[PROBLEM DESCRIPTION] Would you return all of this data exactly, leaving nothing out?

[DATA PROVIDED]
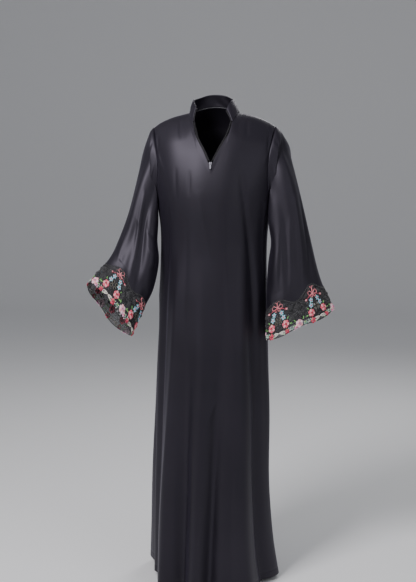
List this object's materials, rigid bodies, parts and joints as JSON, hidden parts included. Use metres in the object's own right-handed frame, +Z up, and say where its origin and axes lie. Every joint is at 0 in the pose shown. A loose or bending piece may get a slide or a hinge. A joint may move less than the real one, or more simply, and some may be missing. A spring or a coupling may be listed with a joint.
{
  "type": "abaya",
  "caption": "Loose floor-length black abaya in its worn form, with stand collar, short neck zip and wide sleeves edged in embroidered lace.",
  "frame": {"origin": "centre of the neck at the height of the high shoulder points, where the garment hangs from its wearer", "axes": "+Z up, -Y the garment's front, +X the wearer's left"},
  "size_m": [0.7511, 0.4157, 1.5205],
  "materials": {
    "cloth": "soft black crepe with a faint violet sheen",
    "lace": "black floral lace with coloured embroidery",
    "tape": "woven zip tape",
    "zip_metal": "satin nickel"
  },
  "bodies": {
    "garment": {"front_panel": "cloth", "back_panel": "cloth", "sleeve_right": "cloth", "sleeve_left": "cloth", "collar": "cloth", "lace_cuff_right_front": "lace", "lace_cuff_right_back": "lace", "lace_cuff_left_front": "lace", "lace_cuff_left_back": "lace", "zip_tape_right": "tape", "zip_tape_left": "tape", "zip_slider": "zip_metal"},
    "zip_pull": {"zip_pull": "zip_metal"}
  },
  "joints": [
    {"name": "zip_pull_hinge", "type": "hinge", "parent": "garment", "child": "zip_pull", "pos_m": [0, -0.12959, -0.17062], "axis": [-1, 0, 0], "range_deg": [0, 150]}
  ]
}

[TASK ANSWER]
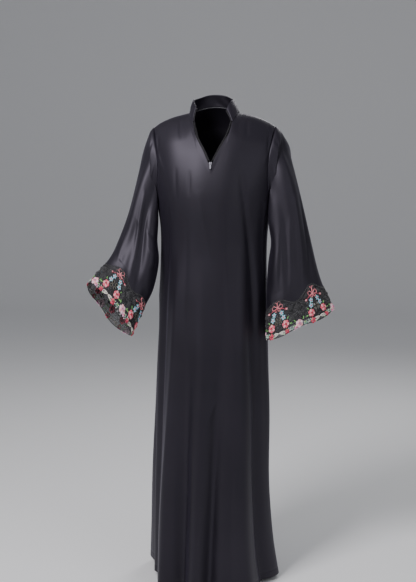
List this object's materials, rigid bodies, parts and joints as JSON, hidden parts included. Use metres in the object's own right-handed frame, +Z up, and say where its origin and axes lie. Every joint is at 0 in the pose shown. A loose or bending piece may get a slide or a hinge. A joint may move less than the real one, or more simply, and some may be missing. A spring or a coupling may be listed with a joint.
{
  "type": "abaya",
  "caption": "Loose floor-length black abaya in its worn form, with stand collar, short neck zip and wide sleeves edged in embroidered lace.",
  "frame": {"origin": "centre of the neck at the height of the high shoulder points, where the garment hangs from its wearer", "axes": "+Z up, -Y the garment's front, +X the wearer's left"},
  "size_m": [0.7511, 0.4157, 1.5205],
  "materials": {
    "cloth": "soft black crepe with a faint violet sheen",
    "lace": "black floral lace with coloured embroidery",
    "tape": "woven zip tape",
    "zip_metal": "satin nickel"
  },
  "bodies": {
    "garment": {"front_panel": "cloth", "back_panel": "cloth", "sleeve_right": "cloth", "sleeve_left": "cloth", "collar": "cloth", "lace_cuff_right_front": "lace", "lace_cuff_right_back": "lace", "lace_cuff_left_front": "lace", "lace_cuff_left_back": "lace", "zip_tape_right": "tape", "zip_tape_left": "tape", "zip_slider": "zip_metal"},
    "zip_pull": {"zip_pull": "zip_metal"}
  },
  "joints": [
    {"name": "zip_pull_hinge", "type": "hinge", "parent": "garment", "child": "zip_pull", "pos_m": [0, -0.12959, -0.17062], "axis": [-1, 0, 0], "range_deg": [0, 150]}
  ]
}